(dailyRx News) It's a challenge to take medication perfectly every day, especially if you're on it for the rest of your life. So is it a big deal if you slip up every once in a while?
For HIV patients, it is.
According to a new study, patients must maintain their medication perfectly – with no exceptions – in order to completely ensure that the virus is not spreading in their cells.
The study was conducted by a team of researchers in the Netherlands, at the Laboratory of Experimental Virology. It was published in the Journal of Infectious Diseases.
Antiretroviral therapy (ART), or treatment with a HIV-fighting drugs, has had widespread success in controlling the virus and helping people live long lives.
But there are differences in the levels of success that come with ART. A patient could have undetectable levels of HIV in their bodies, but the virus is still able to replicate within infected cells.
Completely suppressing the virus means that the virus is essentially inactive. It doesn't mean the patient is cured, but it is the ideal result of ART.
According to the study, it's been widely assumed that even if a patient misses a few pills every once in a while, viral suppression can still be achieved.
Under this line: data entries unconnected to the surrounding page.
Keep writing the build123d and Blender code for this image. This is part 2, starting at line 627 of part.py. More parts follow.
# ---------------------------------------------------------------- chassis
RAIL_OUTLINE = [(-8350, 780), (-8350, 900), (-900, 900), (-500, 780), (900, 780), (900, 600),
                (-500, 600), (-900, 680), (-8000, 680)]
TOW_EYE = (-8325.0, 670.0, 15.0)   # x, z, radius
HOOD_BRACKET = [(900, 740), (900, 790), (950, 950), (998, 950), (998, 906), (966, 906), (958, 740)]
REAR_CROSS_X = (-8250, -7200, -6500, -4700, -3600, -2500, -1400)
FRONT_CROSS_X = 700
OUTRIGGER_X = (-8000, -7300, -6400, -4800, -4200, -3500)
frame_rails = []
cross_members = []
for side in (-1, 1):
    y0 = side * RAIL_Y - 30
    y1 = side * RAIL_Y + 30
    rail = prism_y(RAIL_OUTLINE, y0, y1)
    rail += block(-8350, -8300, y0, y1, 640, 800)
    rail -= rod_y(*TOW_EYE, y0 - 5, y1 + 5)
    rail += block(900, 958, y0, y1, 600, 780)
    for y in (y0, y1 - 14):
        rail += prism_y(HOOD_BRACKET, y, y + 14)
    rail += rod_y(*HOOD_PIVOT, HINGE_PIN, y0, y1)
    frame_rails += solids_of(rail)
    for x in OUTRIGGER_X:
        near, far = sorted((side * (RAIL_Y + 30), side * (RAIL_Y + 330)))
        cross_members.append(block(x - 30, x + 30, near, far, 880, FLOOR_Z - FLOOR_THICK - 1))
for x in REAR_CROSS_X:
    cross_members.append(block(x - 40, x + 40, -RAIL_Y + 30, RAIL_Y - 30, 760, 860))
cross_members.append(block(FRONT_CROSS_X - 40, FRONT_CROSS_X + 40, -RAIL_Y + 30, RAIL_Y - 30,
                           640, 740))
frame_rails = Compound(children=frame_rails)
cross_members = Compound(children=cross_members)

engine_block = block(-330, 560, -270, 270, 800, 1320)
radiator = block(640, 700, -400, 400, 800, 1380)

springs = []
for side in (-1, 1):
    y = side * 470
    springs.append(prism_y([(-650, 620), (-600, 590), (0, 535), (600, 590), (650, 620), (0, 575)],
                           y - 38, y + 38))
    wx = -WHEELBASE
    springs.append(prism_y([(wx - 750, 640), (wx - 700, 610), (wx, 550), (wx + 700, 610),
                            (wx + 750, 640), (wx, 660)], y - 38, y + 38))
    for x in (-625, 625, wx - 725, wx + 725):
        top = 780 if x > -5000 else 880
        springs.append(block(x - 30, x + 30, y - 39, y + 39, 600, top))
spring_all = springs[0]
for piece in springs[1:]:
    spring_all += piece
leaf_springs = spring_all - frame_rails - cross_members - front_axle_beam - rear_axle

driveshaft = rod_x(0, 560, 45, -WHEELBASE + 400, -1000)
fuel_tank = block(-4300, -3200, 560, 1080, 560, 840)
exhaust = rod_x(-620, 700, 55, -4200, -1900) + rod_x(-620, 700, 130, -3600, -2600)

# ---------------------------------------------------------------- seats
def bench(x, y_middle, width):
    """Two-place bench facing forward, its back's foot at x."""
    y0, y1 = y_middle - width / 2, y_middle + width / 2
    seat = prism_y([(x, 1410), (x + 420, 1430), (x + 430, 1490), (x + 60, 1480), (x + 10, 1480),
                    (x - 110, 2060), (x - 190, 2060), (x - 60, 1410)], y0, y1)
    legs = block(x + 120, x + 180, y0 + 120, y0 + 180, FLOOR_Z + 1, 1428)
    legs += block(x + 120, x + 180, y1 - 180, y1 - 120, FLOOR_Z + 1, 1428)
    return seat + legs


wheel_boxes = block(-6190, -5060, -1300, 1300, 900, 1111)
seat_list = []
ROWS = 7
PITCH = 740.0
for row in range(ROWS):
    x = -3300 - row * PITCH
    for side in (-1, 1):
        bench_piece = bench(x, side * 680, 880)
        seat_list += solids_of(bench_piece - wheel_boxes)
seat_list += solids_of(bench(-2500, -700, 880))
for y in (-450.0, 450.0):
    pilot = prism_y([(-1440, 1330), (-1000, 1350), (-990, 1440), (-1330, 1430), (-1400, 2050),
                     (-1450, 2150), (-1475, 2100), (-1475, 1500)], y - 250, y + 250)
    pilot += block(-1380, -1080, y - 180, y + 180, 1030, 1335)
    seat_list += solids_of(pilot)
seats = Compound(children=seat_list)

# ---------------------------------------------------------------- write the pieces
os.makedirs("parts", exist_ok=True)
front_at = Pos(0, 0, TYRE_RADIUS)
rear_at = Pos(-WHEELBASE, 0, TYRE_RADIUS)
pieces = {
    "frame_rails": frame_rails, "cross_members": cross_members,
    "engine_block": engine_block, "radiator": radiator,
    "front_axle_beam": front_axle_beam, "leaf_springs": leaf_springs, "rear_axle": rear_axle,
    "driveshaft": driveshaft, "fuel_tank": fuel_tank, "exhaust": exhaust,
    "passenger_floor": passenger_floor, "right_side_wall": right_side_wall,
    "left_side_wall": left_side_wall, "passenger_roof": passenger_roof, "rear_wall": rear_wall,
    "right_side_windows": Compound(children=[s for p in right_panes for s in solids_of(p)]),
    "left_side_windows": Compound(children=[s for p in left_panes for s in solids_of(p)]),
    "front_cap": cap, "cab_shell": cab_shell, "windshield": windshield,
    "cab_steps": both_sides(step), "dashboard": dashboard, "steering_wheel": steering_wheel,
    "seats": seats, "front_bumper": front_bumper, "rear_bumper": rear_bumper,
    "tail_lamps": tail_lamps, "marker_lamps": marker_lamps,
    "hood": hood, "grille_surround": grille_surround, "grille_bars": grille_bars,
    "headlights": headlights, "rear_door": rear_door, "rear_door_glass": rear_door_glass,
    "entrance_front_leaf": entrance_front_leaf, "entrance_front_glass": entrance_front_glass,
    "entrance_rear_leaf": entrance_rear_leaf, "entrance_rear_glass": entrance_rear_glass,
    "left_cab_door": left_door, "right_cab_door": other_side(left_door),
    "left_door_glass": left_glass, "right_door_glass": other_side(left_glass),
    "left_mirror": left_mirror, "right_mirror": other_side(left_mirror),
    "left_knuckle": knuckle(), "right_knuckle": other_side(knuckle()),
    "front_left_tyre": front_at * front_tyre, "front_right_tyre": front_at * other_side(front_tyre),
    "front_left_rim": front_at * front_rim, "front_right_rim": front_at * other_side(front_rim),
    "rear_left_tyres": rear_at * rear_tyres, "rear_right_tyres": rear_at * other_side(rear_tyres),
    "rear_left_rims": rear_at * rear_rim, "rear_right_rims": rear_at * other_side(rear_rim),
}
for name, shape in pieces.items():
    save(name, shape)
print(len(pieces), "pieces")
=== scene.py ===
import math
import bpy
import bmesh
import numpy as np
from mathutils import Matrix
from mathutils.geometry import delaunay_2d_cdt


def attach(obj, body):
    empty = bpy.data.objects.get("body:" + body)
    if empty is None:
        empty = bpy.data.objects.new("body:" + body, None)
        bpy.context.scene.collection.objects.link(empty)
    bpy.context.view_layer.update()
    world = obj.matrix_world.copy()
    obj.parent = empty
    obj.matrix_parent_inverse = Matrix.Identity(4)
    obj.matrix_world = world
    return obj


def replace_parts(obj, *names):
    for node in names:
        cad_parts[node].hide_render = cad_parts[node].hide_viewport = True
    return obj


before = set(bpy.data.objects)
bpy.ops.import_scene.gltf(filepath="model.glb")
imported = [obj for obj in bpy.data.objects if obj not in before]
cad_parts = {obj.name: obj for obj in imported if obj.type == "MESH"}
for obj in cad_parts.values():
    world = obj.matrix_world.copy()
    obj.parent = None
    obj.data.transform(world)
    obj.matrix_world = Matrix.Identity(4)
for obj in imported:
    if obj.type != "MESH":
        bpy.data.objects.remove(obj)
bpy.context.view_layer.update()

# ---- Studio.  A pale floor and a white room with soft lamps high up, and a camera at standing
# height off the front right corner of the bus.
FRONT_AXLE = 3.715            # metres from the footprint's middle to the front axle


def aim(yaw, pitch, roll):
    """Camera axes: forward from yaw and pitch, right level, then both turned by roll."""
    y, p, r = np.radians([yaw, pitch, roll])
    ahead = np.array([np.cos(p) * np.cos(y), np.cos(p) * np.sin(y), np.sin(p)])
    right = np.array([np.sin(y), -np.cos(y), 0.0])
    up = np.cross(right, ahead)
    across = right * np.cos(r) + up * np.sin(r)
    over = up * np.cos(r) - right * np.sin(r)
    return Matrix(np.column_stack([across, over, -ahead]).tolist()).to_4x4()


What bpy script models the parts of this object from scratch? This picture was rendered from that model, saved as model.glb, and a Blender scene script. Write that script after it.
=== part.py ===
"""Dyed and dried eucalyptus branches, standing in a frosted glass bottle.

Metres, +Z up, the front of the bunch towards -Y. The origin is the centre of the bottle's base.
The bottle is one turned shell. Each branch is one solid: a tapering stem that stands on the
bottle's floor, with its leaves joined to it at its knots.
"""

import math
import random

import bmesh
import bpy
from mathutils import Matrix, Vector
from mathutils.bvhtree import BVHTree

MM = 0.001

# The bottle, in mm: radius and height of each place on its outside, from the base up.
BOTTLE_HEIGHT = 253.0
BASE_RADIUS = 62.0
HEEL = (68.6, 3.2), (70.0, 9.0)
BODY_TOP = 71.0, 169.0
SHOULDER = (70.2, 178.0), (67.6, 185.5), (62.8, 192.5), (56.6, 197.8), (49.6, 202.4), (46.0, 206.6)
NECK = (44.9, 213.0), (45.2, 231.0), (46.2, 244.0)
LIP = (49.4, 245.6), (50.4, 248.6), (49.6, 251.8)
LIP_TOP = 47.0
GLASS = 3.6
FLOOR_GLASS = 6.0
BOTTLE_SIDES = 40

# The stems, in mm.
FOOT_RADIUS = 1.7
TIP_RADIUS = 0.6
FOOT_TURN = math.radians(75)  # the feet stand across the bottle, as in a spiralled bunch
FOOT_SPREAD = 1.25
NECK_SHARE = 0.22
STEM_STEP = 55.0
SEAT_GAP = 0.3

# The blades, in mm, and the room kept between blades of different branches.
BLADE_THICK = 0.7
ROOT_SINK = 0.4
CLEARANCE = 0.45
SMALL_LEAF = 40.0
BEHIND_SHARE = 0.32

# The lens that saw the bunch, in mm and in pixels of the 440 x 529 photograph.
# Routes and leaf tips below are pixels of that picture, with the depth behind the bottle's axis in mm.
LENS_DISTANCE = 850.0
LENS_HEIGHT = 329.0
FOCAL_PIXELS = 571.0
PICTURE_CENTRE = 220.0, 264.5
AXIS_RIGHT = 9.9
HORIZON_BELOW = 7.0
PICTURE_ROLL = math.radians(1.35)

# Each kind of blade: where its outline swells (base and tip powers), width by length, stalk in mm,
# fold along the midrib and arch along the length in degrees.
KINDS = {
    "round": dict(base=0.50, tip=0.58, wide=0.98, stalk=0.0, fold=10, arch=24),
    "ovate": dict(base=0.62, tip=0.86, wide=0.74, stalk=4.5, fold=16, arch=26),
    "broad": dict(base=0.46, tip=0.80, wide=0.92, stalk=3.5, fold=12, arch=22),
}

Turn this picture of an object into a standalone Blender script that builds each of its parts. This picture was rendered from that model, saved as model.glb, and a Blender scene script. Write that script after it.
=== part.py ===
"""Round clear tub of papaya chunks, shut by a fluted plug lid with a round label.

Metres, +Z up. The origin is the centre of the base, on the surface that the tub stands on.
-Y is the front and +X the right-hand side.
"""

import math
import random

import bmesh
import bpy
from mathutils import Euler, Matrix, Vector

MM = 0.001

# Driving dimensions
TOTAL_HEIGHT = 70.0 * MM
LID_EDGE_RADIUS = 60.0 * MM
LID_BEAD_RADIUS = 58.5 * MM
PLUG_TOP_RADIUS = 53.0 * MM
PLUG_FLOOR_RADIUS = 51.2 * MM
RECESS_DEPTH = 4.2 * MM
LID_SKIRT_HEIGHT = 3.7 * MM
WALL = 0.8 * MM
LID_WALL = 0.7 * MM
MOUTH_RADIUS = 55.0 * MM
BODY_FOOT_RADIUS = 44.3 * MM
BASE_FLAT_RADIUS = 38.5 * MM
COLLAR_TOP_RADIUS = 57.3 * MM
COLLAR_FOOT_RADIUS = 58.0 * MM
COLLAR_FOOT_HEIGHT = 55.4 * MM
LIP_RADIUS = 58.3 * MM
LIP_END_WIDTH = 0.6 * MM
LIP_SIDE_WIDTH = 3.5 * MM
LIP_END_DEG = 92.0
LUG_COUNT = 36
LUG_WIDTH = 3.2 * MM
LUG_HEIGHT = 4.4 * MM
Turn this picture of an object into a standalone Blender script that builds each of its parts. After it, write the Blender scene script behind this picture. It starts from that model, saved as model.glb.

The statistic is that adherence to the medication regimen up to 70 percent of the time with certain powerful drugs is good enough for viral suppression.
Despite this accepted wisdom, the study authors said, it's unknown whether the virus is actually suppressed at these levels. Previous tests had been based on changes in the viral load in plasma, not within the cells themselves.
To find out whether this different type of test came up with a different result, the researchers conducted a long-term study on 40 patients taking ART. They monitored their adherence to their medications.
When they tested the participants' viral loads, they looked at two biological markers within the cell that would give them a measure of how much of the virus was present.
Most of the participants (58 percent) had perfect adherence. Patients who did not have perfect adherence had a median of 82 percent adherence.
The viral levels detected by the regular test were the same, but the levels found by a more sensitive biomarker, called usRNA, saw some changes. Those who didn't have perfect adherence – even those who had improved their adherence to 100 percent over time - had more HIV-associated usRNA in their cells.
This means that to truly block the replication of the virus, patients need to have perfect adherence to ART over their entire lifetimes. That's a challenge.
On the other side of the coin, regular non-adherence to HIV drugs is a major problem in fighting the virus. People who interrupt their treatment for days or months at a time can develop and spread a dangerous drug-resistant form of HIV.
The study was published in September 2012.